Despite the numerous studies which have been devoted to this group of texts in recent years, its status relative to the literary world of the first half of the 16th century still requires clarification. Although solid work has been done to illuminate the substantial borrowings from a variety of sources such as Boccaccio, Caviceo, Lemaire de Belges and others, it is clear that the whole work is more than the sum of these parts. Hélisenne's is a sustained exploration of narrative forms and didactic strategies which, by the choice of rhetorical procedures and language, such as the Latinisms for which she was criticized by E. Pasquier, seem to support the hypothesis advanced by Robert Cottrell, of a desire on the author's part to participate in the humanistic movement of the time. This hypothesis is attractive, allowing us to better understand the modulation in a variety of genres of the thematic material which serves as the central feature of the whole work, as well as to understand the goals of the play of identity which combines the single and the multiple.

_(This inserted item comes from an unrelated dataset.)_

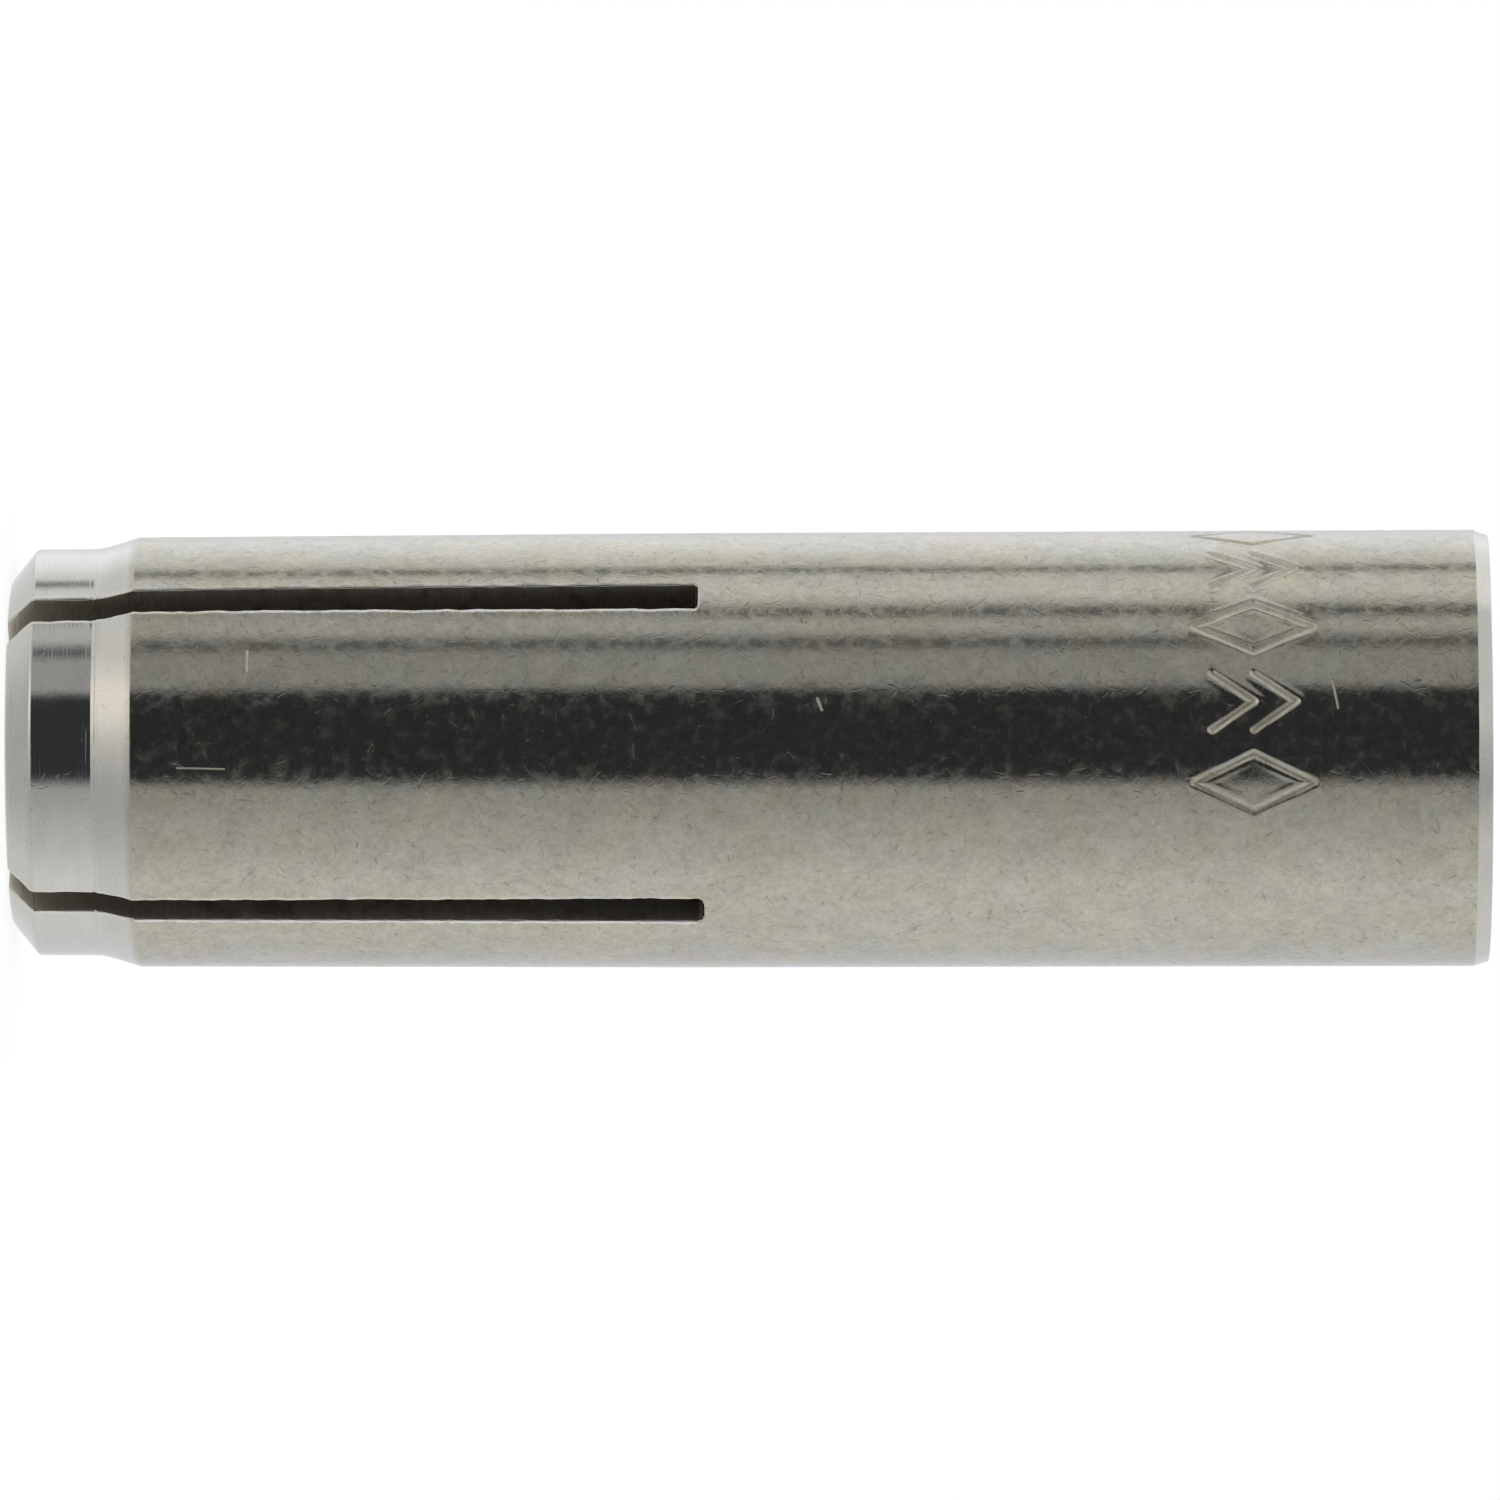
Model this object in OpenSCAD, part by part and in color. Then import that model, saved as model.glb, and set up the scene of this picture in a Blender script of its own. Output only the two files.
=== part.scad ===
// Drop-in anchor: a slotted sleeve with an internal thread, and the cone plug that spreads it.
// The sleeve stands on its expansion end, with its axis on Z and its mouth up.

/* [Body] */
// Length of the sleeve
body_l = 50; // [45:1:65]
// Wall of the sleeve outside the thread's nominal diameter
wall = 1.4; // [1.2:0.05:2]
// Length of the broken outer edge at the mouth, along the axis
mouth_edge_l = 0.35; // [0.1:0.05:0.8]
// Depth of the broken outer edge at the mouth, on the radius
mouth_edge_r = 0.15; // [0.05:0.05:0.4]

/* [Expansion end] */
// Height of the shoulder between the pilot land and the body, on the radius
shoulder_rise = 0.4; // [0.25:0.05:0.7]
// Length of the pilot land, with its chamfer
land_l = 2.65; // [2:0.05:5]
// Length of the chamfer behind the end face, along the axis
tip_chamfer_l = 0.85; // [0.4:0.05:1.2]
// Depth of the chamfer behind the end face, on the radius
tip_chamfer_r = 1.05; // [0.4:0.05:1.3]
// Angle of the shoulder ramp from the axis
ramp_angle = 16.7; // [12:0.1:30]
// Radius in the hollow corner where the land meets the ramp
ramp_root_r = 2.5; // [0.5:0.1:2.8]
// Radius over the top of the ramp
ramp_top_r = 1.1; // [0.3:0.1:1.5]
// How far each leg is set inwards at the end face
leg_set = 0.12; // [0:0.01:0.2]

/* [Slots] */
// Width of the slots at their root
slot_w = 1.05; // [0.8:0.05:1.6]
// Length of the first slot pair
slot_a_l = 23.2; // [18:0.1:26]
// Length of the second slot pair
slot_b_l = 23.45; // [18:0.1:26]
// Radius in the corners of the slot root
slot_corner_r = 0.2; // [0.05:0.05:0.35]

/* [Bore and thread] */
// Nominal diameter of the thread
thread_d = 12; // [10:0.5:14]
// Length of the thread below the mouth, with its countersink
thread_l = 22; // [16:0.5:24]
// Step from the thread's nominal radius in to the plain bore below it
thread_depth = 0.9; // [0.6:0.05:1.2]
// Size of the countersink at the mouth, on the radius and along the axis
sink = 0.5; // [0.2:0.05:0.8]
// Angle of the run-out under the thread, from the axis
runout_angle = 45; // [30:1:60]
// Length of the straight lip at the narrow end of the taper
lip_l = 1.5; // [0.8:0.1:3]
// Size of the broken inner edge at the end face
lip_edge = 0.4; // [0.1:0.05:0.6]

/* [Plug] */
// Length of the plug
plug_l = 10; // [8:0.5:12]
// Length of the plain band at the wide end of the plug
plug_band_l = 2; // [1:0.25:3]
// Angle from the axis of the cone on the plug and in the sleeve
cone_angle = 4.6; // [3:0.1:6]
// Gap between the plug's band and the plain bore, on the radius
plug_clear = 0.1; // [0.06:0.01:0.2]
// Gap under the thread's run-out, down to the plug
plug_drop = 0.5; // [0.2:0.1:3]
// Free travel of the plug before its cone reaches the sleeve's
plug_travel = 4; // [2:0.5:6]
// Gap left between the two cones at the end of the free travel, on the radius
seat_gap = 0.04; // [0.02:0.01:0.05]
// Size of the broken edges of the plug
plug_edge = 0.5; // [0.2:0.05:0.8]

/* [Hidden] */
$fn = 96;
steel = [0.74, 0.73, 0.7];
dull_steel = [0.58, 0.58, 0.57];
arc_steps = 6;
over = 1;

thread_r = thread_d / 2;
body_r = thread_r + wall;
land_r = body_r - shoulder_rise;
drill_r = thread_r - thread_depth;
slot_root_z = min(slot_a_l, slot_b_l);
thread_z = body_l - thread_l;
runout_z = thread_z - thread_depth / tan(runout_angle);

// The plug hangs just under the run-out, and the taper starts so that the free travel ends at the seat gap.
plug_r = drill_r - plug_clear;
plug_top_z = runout_z - plug_drop;
plug_low_z = plug_top_z - plug_l;
plug_cone_z = plug_top_z - plug_band_l;
taper_z = plug_cone_z - plug_travel + (plug_clear - seat_gap) / tan(cone_angle);
lip_r = drill_r - (taper_z - lip_l) * tan(cone_angle);

// A point of the turned outline [radius, height], moved in with the leg that it lies on.
function set_in(p) = [p[0] - leg_set * max(0, 1 - p[1] / slot_root_z), p[1]];

// Points of an arc in the outline's plane, from one angle to the other.
function arc(centre, r, from, to) = [
    for (i = [0 : arc_steps])
        let (a = from + (to - from) * i / arc_steps)
        centre + r * [cos(a), sin(a)]
];

// The two arcs of the shoulder take up part of its rise, and its straight ramp the rest.
ramp_rise = shoulder_rise - (ramp_root_r + ramp_top_r) * (1 - cos(ramp_angle));
ramp_run = ramp_rise / tan(ramp_angle);
ramp_end_z = land_l + (ramp_root_r + ramp_top_r) * sin(ramp_angle) + ramp_run;

// The shoulder: a hollow arc off the land, a straight ramp, and a round arc on to the body.
function shoulder() = concat(
    arc([land_r + ramp_root_r, land_l], ramp_root_r, 180, 180 - ramp_angle),
    arc([body_r - ramp_top_r, ramp_end_z], ramp_top_r, -ramp_angle, 0)
);

// Outside of the sleeve from the end face to the mouth.
function outside() = concat(
    [[land_r - tip_chamfer_r, 0], [land_r, tip_chamfer_l]],
    shoulder(),
    [[body_r, slot_root_z], [body_r, body_l - mouth_edge_l], [body_r - mouth_edge_r, body_l]]
);

// Inside of the sleeve from the mouth to the end face.
function inside() = [
    [thread_r + sink, body_l],
    [thread_r, body_l - sink],
    [thread_r, thread_z],
    [drill_r, runout_z],
    [drill_r, taper_z],
    [lip_r, lip_l],
    [lip_r, lip_edge],
    [lip_r + lip_edge, 0]
];

// Plan of one slot, seen from the side: it narrows towards the end face because the legs are set in.
module slot_plan(length) {
    tip_w = slot_w - 2 * leg_set * sin(45);
    root_z = length - slot_corner_r;
    corner_x = slot_w / 2 - slot_corner_r;
    polygon(concat(
        [[-tip_w / 2, 0], [-tip_w / 2, -over], [tip_w / 2, -over], [tip_w / 2, 0]],
        arc([corner_x, root_z], slot_corner_r, 0, 90),
        arc([-corner_x, root_z], slot_corner_r, 90, 180)
    ));
}

// One saw cut right across the sleeve, which makes two slots that face each other.
module slot_cut(length, turn) {
    rotate([0, 0, turn])
        rotate([90, 0, 0])
            linear_extrude(height = 2 * (body_r + over), center = true)
                slot_plan(length);
}

module sleeve() {
    color(steel)
        difference() {
            rotate_extrude() polygon(concat([for (p = outside()) set_in(p)], inside()));
            slot_cut(slot_a_l, -45);
            slot_cut(slot_b_l, 45);
        }
}

// The plug: a plain band that runs in the bore, and the cone that drives the legs apart.
module expander_plug() {
    low_r = plug_r - (plug_l - plug_band_l) * tan(cone_angle);
    color(dull_steel)
        rotate_extrude()
            polygon([
                [0, plug_low_z],
                [low_r - plug_edge, plug_low_z],
                [low_r + plug_edge * tan(cone_angle), plug_low_z + plug_edge],
                [plug_r, plug_cone_z],
                [plug_r, plug_top_z - plug_edge],
                [plug_r - plug_edge, plug_top_z],
                [0, plug_top_z]
            ]);
}

sleeve();
expander_plug();
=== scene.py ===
"""Drop-in anchor: the dressed sleeve, its cone plug, and a white light tent round them."""

import math
from collections import namedtuple

import bpy
import numpy as np
from mathutils import Matrix, Vector


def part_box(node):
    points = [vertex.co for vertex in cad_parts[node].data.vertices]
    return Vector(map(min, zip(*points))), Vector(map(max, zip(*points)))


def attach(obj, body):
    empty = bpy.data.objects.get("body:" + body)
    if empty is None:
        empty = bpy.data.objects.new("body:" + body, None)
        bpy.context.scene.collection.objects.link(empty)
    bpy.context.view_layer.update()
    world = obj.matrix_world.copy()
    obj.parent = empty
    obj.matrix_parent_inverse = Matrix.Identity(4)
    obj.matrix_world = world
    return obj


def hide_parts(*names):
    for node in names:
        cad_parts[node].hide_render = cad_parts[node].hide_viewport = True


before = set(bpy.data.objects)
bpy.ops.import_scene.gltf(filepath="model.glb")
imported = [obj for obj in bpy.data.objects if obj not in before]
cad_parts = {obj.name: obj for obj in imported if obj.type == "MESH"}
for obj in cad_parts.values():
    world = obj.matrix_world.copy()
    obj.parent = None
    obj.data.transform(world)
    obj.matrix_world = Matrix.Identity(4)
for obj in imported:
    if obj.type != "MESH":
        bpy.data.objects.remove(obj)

bl_info = {
    "name": "Drop-in anchor",
    "version": (1, 0, 0),
    "blender": (4, 5, 0),
    "location": "View3D > Sidebar > Anchor",
    "description": "Builds a drop-in anchor, its cone plug and a light tent",
    "category": "Object",
}

MM = 0.001
SLEEVE_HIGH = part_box("sleeve")[1]
PLUG_LOW, PLUG_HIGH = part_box("expander_plug")
ZONES = ("satin", "turned", "sawn", "bored")

# Degrees round the axis: the slots' middles, with the first one again at the end, and the front.
SLOT_ANGLES = (45.2, 137.2, 225.2, 317.2, 405.2)
FRONT_ANGLE = 270.0

# Shapes of the sleeve that the sidebar doesn't change, with their lengths in millimetres.
NOMINAL_R = 7.4
CHAMFER_R = 1.05
CHAMFER_SLOPE = 1.235
LAND_END = 2.65
HOLLOW_R = 2.5
GROOVE_Z = 2.935
GROOVE_REACH = 0.03
GROOVE_DEPTH = 0.022
RAMP_LOW = 3.368
RAMP_ANGLE = math.radians(16.7)
SLOT_CORNERS = (0.09, 0.22)
INNER_EDGE = 0.04
BENT_SLOT = 2
BEND_DEGREES = 0.9
BEND_L = 9.0
LIP_TOP = 1.5
TAPER_TOP = 21.38
RUNOUT_LOW = 27.1
SINK = 0.5
MARKED_R = 7.39
MARKED_DEGREES = (183.0, 290.0)
FIGURES = 5
BAND_MARGIN = 0.22

# How finely the sleeve's mesh is divided.
LEG_COLUMNS = 29
WALL_POINTS = 6
ROOT_POINTS = 3
BAND_ROWS = 72
BORE_COLUMNS = 132
PLUG_COLUMNS = 144
FLOOR_COLUMNS = 96

# The picture's width in pixels, and how many of them a millimetre takes at the sleeve's axis.
PICTURE_PIXELS = 1500.0
PIXELS_PER_MM = 29.46

Side = namedtuple("Side", "wall skin broken wall_z skin_z")
Leg = namedtuple("Leg", "outer wall_b inner wall_a lean")


def length_setting(name, description, millimetres):
    default = millimetres * MM
    return bpy.props.FloatProperty(name=name, description=description, default=default, unit="LENGTH")


def angle_setting(name, description, degrees):
    default = math.radians(degrees)
    return bpy.props.FloatProperty(name=name, description=description, default=default, subtype="ANGLE")


def colour_setting(name, description, default):
    return bpy.props.FloatVectorProperty(
        name=name,
        description=description,
        default=default,
        size=3,
        subtype="COLOR",
        min=0.0,
        max=1.0,
    )


class SleeveSizes(bpy.types.PropertyGroup):
    """Sizes of the sleeve's turned and sawn shapes."""

    length: length_setting("Length", "Length of the sleeve", SLEEVE_HIGH[2] / MM)
    body_r: length_setting("Body radius", "Radius of the body at the slot roots", 7.372)
    mouth_r: length_setting("Mouth radius", "Radius of the body behind the mouth's edge", 7.398)
    land_r: length_setting("Land radius", "Radius of the pilot land, before the legs are set in", 6.99)
    leg_set: length_setting("Leg set", "How far each leg is set inwards at the end face", 0.105)
    edge: length_setting("Broken edge", "Mean width of the broken edges along the slots", 0.05)
    slot_w: length_setting("Slot width", "Width of the slots at their root", 1.09)
    tip_a: length_setting("First tip width", "Width of the first slot pair at the end face", 0.935)
    tip_b: length_setting("Second tip width", "Width of the second slot pair at the end face", 0.875)
    slot_a: length_setting("First slot length", "Length of the first slot pair", 23.27)
    slot_b: length_setting("Second slot length", "Length of the second slot pair", 23.45)
    bore_r: length_setting("Bore radius", "Radius of the plain bore, and of the thread's crests", 5.1)
    lip_r: length_setting("Lip radius", "Radius of the hole in the end face", 3.503)
    thread_r: length_setting("Thread radius", "Radius at the roots of the thread", 6.0)
    pitch: length_setting("Thread pitch", "Pitch of the thread", 1.75)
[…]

(translated by Hannah Fournier)
Works
- 1538 : Les Angoysses douloureuses qui procedent d'amours, Paris, Denys Janot -- Éd. Christine de Buzon, Paris, Honoré Champion, 1997.
- 1539 : Les Epistres familieres et invectives de ma dame Helisenne, Paris, Denys Janot -- Éd. Jean-Philippe Beaulieu et Hannah Fournier, Presses de l'Université de Montréal, 1995.
- 1540 : Le Songe de madame Helisenne, Paris, Denys Janot -- Éd. Jean-Philippe Beaulieu, Paris, Indigo & Côté-femmes, 1995.
- 1541 : Les quatre premiers livres des Eneydes, Paris, Denys Janot.
- 1543 : Les Oeuvres de ma dame Helisenne, Paris, Charles Langelier.
- 1551 : Les Oeuvres de ma dame Helisenne (texte corrigé par C. Colet), Paris, Etienne Grouleau.
Selected bibliography
- Beaulieu, Jean-Philippe et Diane Desrosiers-Bonin (dir.). Hélisenne de Crenne. L'écriture et ses doubles. Paris, Honoré Champion (à paraître).
- Buzon, Christine de. Notice «Helisenne de Crenne», in Michel Simonin (dir.), Dictionnaire des lettres françaises. Le XVIe siècle. Paris, Fayard/Librairie générale française «La Pochothèque», 2001, p.306-309.
- Buzon, Christine de. «Introduction» à l'édition critique des Angoysses douloureuses qui procedent d'amours (voir supra, «Oeuvres»).
- Cottrell, Robert D. «Hélisenne de Crenne's Le Songe», in Colette H. Winn et Donna Kuizenga (dir.), Women Writers in Pre-Revolutionary France. Strategies of Emancipation. New York/Londres, Garland, 1997, p.189-206.
- Wood, Diane S. Helisenne de Crenne. At the Crossroads of Renaissance Humanism and Feminism. Madison (Wisconsin) et Teaneck (New Jersey)/Londres, Fairleigh Dickinson University Press/Associated University Presses, 2000.
Reception
- «[...] la Picardye ne reçoit peu d'honneur par l'Esprit merveilleux de sa fille Helisenne. Les Compositions de laquelle sont si souvent es mains des François se delectans de Prose, qu'il n'est besoin en faire autre discours.» (François de Billon, Le Fort inexpugnable de l'honneur du Sexe Feminin,1555).
- «Le semblable devons nous faire chacun de nous en nostre endroit, pour l'ornement de nostre langue, & nous ayder mesme du Grec et du Latin, non pour les escorcher ineptement, comme fit en nostre jeune aage Helisaine, dont notre gentil Rabelais s'est mocqué fort à propos en la personne de l'escolier Limosin, qu'il introduit parlant à Pantagruel en un langage escorche-latin [...]» (Etienne Pasquier, Lettres, livre II, lettre XII).